Your listing photos are your first showing. In 2026, most buyers decide whether to tour your home based on seven to twelve photos — viewed on a phone, in bed, at 10:47 pm. If those photos don't sell, the tour never happens.
This is the room-by-room checklist I walk my sellers through the week before photos. None of it is expensive. All of it moves the needle.
The day before — whole-house basics
- Professionally deep clean every surface. Pros see things you've stopped seeing.
- Replace every burned-out bulb. Match bulb color temperature throughout (3000K is my preference — warm but crisp).
- Open every blind and curtain. Clean every window inside and out if possible.
- Clear every countertop of personal items, mail, chargers, and seasonal clutter.
- Vacuum, mop, and leave pet bowls, litter boxes, and leashes out of frame.
- Remove cars from the driveway. Park down the block for photo day.
Exterior and curb
- Mow, edge, and sweep.
- Clear the porch. A single clean doormat beats a decorated porch almost every time.

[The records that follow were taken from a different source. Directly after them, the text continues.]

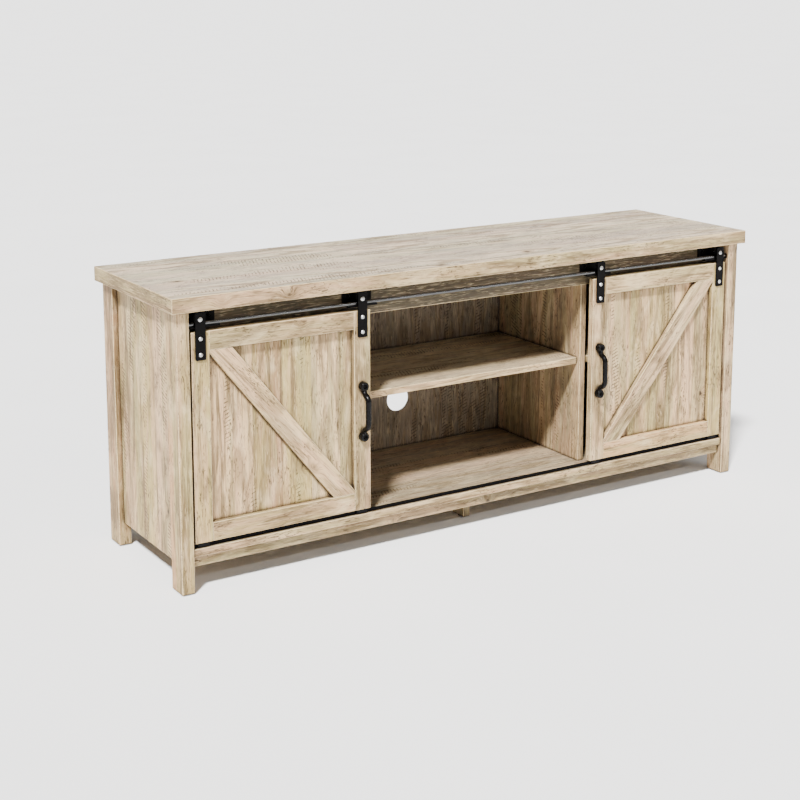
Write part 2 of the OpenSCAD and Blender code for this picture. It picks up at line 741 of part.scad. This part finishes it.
module right_door_panel() door_panel(RIGHT);
module right_door_inner_stile() stile(RIGHT, stile_mid_xs[0]);
module right_door_outer_stile() stile(RIGHT, stile_mid_xs[1]);
module right_door_top_rail() rail(RIGHT, door_z[1] - member_w);
module right_door_bottom_rail() rail(RIGHT, door_z[0]);
module right_door_brace() brace(RIGHT);
module right_door_straps() door_straps(RIGHT);
module right_strap_bolts() strap_bolts(RIGHT);
module right_roller_axles() roller_axles(RIGHT);
module right_door_nuts() door_nuts(RIGHT);
module right_inner_roller() roller(RIGHT, stile_mid_xs[0]);
module right_outer_roller() roller(RIGHT, stile_mid_xs[1]);
module right_guide_shoes() guide_shoes(RIGHT);
module right_handle() handle(RIGHT);
module right_handle_screws() handle_screws(RIGHT);

// ---- Assembly ----

top_panel();
front_left_post();
front_right_post();
rear_left_post();
rear_right_post();
left_side_panel();
right_side_panel();
left_divider();
right_divider();
bottom_panel();
left_shelf();
centre_shelf();
right_shelf();
left_back_panel();
centre_back_panel();
right_back_panel();
header_board();
front_apron();
rear_apron();
centre_feet();
foot_glides();
slide_rod();
rod_brackets();
bracket_bolts();
bottom_guide();
guide_screws();
shelf_pins();
dowels();
cam_fittings();
back_screws();
left_door_panel();
left_door_inner_stile();
left_door_outer_stile();
left_door_top_rail();
left_door_bottom_rail();
left_door_brace();
left_door_straps();
left_strap_bolts();
left_roller_axles();
left_door_nuts();
left_inner_roller();
left_outer_roller();
left_guide_shoes();
left_handle();
left_handle_screws();
right_door_panel();
right_door_inner_stile();
right_door_outer_stile();
right_door_top_rail();
right_door_bottom_rail();
right_door_brace();
right_door_straps();
right_strap_bolts();
right_roller_axles();
right_door_nuts();
right_inner_roller();
right_outer_roller();
right_guide_shoes();
right_handle();
right_handle_screws();
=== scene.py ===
"""Low television stand with two sliding barn doors: finishes, eased edges, floor, light and camera.

Lengths are metres, and names that end in _mm are millimetres.
"""
import json
import math

import bmesh
import bpy
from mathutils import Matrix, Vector


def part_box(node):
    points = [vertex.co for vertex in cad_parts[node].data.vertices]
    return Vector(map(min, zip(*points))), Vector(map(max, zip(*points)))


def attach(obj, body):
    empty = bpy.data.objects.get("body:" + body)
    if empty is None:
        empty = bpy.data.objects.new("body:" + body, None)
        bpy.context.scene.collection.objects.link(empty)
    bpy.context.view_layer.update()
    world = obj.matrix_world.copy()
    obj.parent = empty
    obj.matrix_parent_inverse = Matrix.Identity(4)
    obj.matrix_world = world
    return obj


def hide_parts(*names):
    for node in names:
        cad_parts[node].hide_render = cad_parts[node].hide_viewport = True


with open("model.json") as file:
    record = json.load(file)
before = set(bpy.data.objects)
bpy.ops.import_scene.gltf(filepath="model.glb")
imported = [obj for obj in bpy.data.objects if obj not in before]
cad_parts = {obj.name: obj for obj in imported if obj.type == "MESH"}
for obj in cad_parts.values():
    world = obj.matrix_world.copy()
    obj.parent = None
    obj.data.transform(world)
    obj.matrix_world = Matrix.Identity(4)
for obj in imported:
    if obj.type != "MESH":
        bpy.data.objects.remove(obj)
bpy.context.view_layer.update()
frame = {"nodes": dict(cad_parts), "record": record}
MM = 0.001


# ---- Node helpers ----

def linear(hex_colour):
    """An sRGB hex colour as linear RGBA."""
    parts = [int(hex_colour[i:i + 2], 16) / 255 for i in (1, 3, 5)]
    return [c / 12.92 if c <= 0.04045 else ((c + 0.055) / 1.055) ** 2.4 for c in parts] + [1]


def live(sockets, key):
    """The socket with that name or number, among those that the node's settings leave in use."""
    if isinstance(key, int):
        return [s for s in sockets if s.enabled][key]
    return next(s for s in sockets if s.enabled and s.name == key)


def add(tree, kind, inputs=(), stops=None, **settings):
    """Adds a shader node. Inputs are values, or nodes and sockets to link; stops fill a ramp."""
    node = tree.nodes.new("ShaderNode" + kind)
    for name, value in settings.items():
        setattr(node, name, value)
    for key, value in inputs.items() if isinstance(inputs, dict) else enumerate(inputs):
        socket = live(node.inputs, key)
        if isinstance(value, bpy.types.Node):
            value = live(value.outputs, 0)
        if isinstance(value, bpy.types.NodeSocket):
            tree.links.new(value, socket)
        else:
            socket.default_value = value
    if stops:
        ramp = node.color_ramp
        while len(ramp.elements) < len(stops):
            ramp.elements.new(0.5)
        for element, (place, colour) in zip(ramp.elements, stops):
            element.position = place
            element.color = linear(colour)
    return node


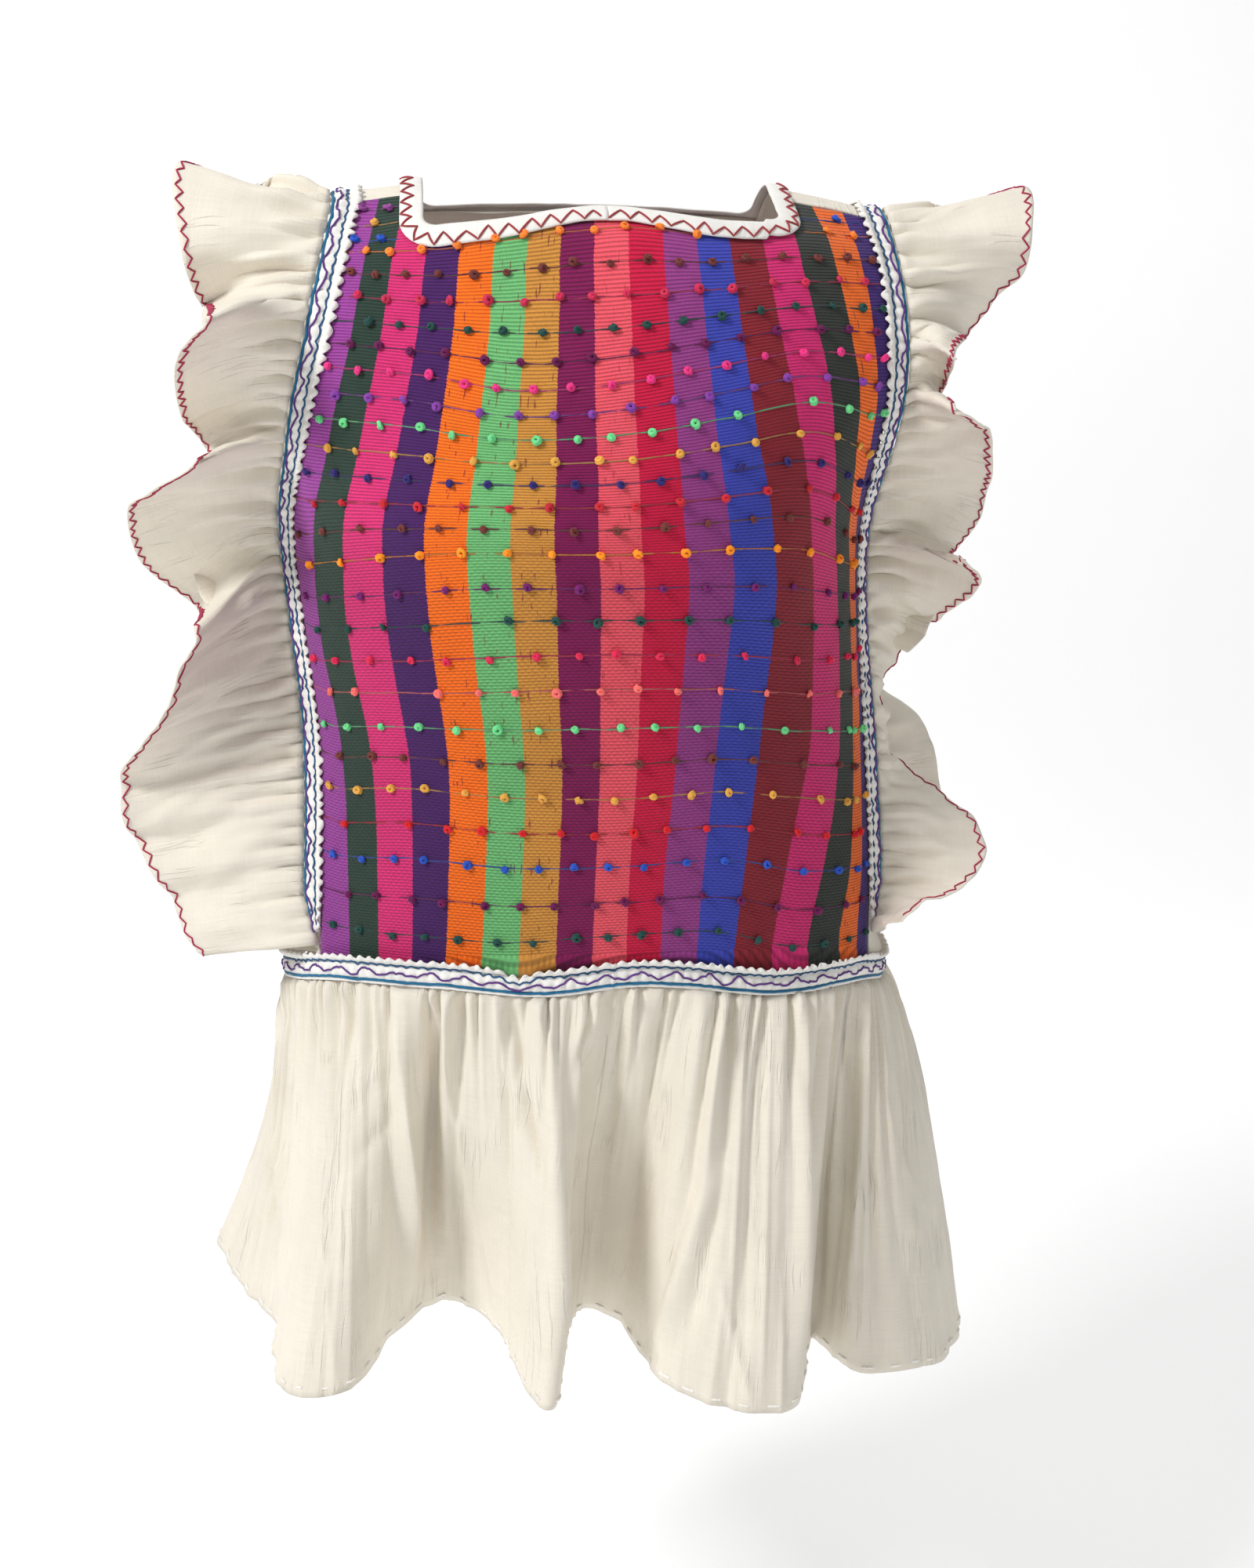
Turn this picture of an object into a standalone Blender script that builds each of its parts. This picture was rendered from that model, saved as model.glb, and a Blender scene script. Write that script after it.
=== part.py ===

- Put out fresh planters only if they're genuinely full and healthy. Sad flowers hurt more than bare beds.
- Hide hoses, trash cans, pet toys, and seasonal decorations.
- Repaint the front door if it reads tired. A $40 can of paint is one of the highest-ROI moves on the list.
Entry / foyer
- Remove coats, shoes, and hooks with visible keys.
- Clear any console table down to one or two styled items.
- If there's a mirror, clean it to a streak-free finish — it will be in the photo.
Living room
- Fluff pillows; remove throw blankets that read worn.
- Clear coffee tables to one book stack, one tray, and maybe a single plant. That's it.
- Remove personal photos from walls and shelves. Buyers need to imagine their life here.
- Reposition remote controls, game consoles, and charging cables out of frame.
Kitchen
This is the room buyers scrutinize most. Spend extra time here.
- Clear every countertop except maybe a single bowl of fruit and one styled item (a cookbook, a wooden cutting board).
- Remove magnets, kids' art, and reminders from the fridge. All of it.
- Hide the soap dispenser, sponges, and dish towel if they're faded. One fresh white kitchen towel styled on the handle is fine.
- Polish stainless steel appliances. Fingerprints read loud in photos.
- Stash pet bowls.
Dining room
- Set the table only if you can do it well. A poorly set table hurts more than an empty one.
- Remove extra chairs; photograph with the minimum visible chair count.
- Clear sideboards and buffets down to one or two styled items.
Primary bedroom
- Make the bed hotel-tight. Iron or steam the duvet if you can.
- Remove all personal items from nightstands except a lamp, a book, and maybe a small plant.
- Hide chargers, glasses, prescriptions, tissues.
- Clear the floor. Shoes, baskets, laundry — gone.
- If there's a TV, decide: leave it on and framed well, or remove and patch the mount.
Bathrooms
- Remove every personal hygiene product. Everything. Toothbrushes, shampoo, deodorant, floss.
- Hang fresh, identical white towels. This matters.
- Close every toilet lid.
- Remove bath mats if they read tired. A clean tile floor often photographs better than a mat.
Kids' rooms
- Tidy but don't over-sterilize. A kids' room that looks like a showroom reads wrong.
- Hide toys in bins; close the bin lids.
- Make beds. One styled pillow or stuffed animal is fine.
Home office
- Clear the desk down to a laptop, notebook, and one styled item.
- Hide cables with a simple cord organizer or bundled behind the desk.
- Close every cabinet and drawer.
- If you have a whiteboard, erase it.
Basement / bonus rooms
- Buyers are looking for function. Show it cleanly.
- Remove stored items — boxes in basements read "no storage" to buyers.
- Turn on every light source; basements photograph darker than they feel.
Garage
- Sweep, tidy, and park one vehicle in if the garage is large enough to still frame well.
- Hang bikes, tools, and seasonal items on walls or shelving.
- Clear the floor.
Outdoor living
- Stage one patio setting; remove the rest.
- Put out a styled tray with a single drink and two glasses.
- Clean the grill or remove it.
- Freshen cushions; replace any that are faded or stained.
The 30-minute final pass
Just before the photographer arrives:
- Turn on every light in every room.
- Open every blind.
- Remove every car visible from the street.
- Put away the dog. (Really.)
- Hide leashes, bowls, and pet evidence.
- Turn off ceiling fans to avoid motion blur.
What this buys you
Photos that make your home the one buyers tour, not the one they scroll past. A higher showing-to-offer ratio. A stronger first week on the market. And often, a higher final sale price.
The full prep process sounds like a lot. In practice, with a good agent walking you through it, it's a weekend of focused work. At All Avenue, we hand this checklist to every seller before photo day — because the first impression sells.